12- Hasan Özgür (Gelişim Hareketi): : Bey efendi önyargılardan arınmamız gerekiyor diyor ama kendisi arınamamış görünüyor. 26 yaşında alevi olduğumu arkadaşıma söyledim. En yakın arkadaşım tarafından reddedildim. Arkadaşlarımsa iyi solcun iyi komünistsin ama alevi olamazsın dediler. Aleviliği Arif Sağ gibi sanatçılardan öğrendim. sol kimlik tartışılıyor, sağ kimlik tartışılıyor. Bizler burada henüz konuşamıyoruz.
Dökümantasyon:
Mutfağın hazırladığı “ Kürt Açılımı ve Demokratik Anayasa “ Konulu DVD si izlendi.
Değerlendirme:
Millettekileri ve moderatörlerin katılımı ilimizdeki özellikle yerel basının ilgisini çekti özellikle AA ve yerel televizyon ŞAH TV haberlerinde oldukça yer verdi. Bu aya kadar toplantılarımıza katılmayan kesimlerden de katılım oldu. Devlet Bakanı Faruk ÇELİK’in mesajı okundu. Etkili oldu.

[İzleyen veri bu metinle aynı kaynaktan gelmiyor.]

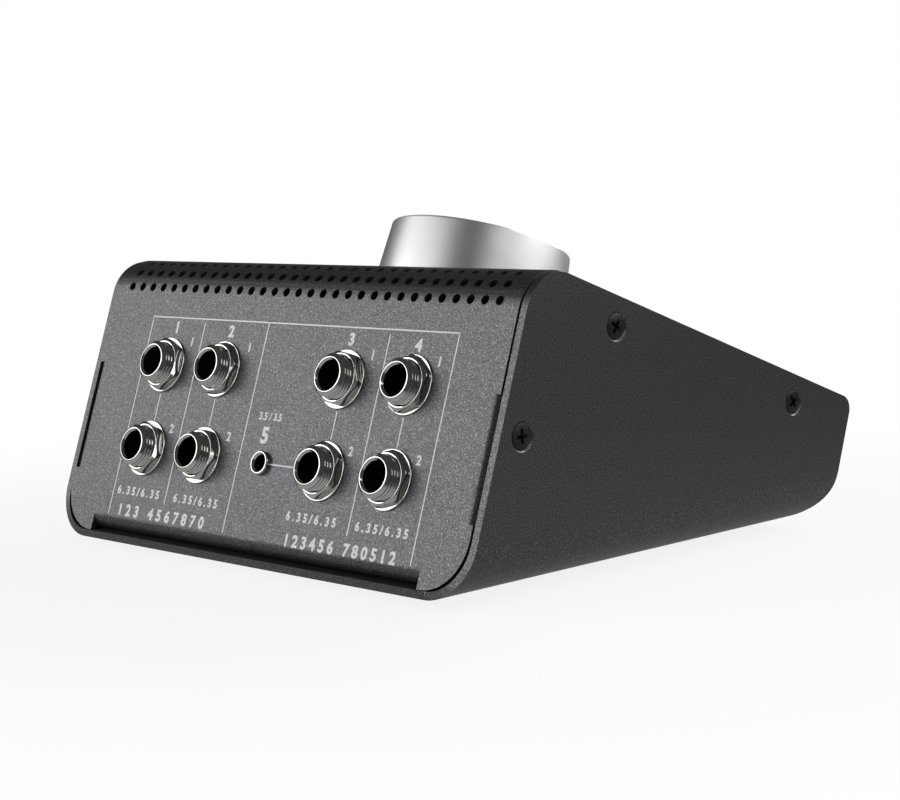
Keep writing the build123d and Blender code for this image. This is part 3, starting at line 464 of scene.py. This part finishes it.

Bizim toplantımızın olduğu kültür merkezi kompleksinde yeni SOL PARTİ Oluşumu için toplantının aynı saatte olması bazı katılımcılarımızın eksilmesine bazı katılımcılarımızın mazeret bildirerek, İstanbul ve Ankara’da toplantılarının olması katılımcılarımızın azalmış gibi görünmesine neden oldu.
Milletvekillerimizin katılımlarının devamı kurum ve kuruluşların katılımında artış sağlayacağı gibi meydanın da ilgisinin devamında etkili olacaktır.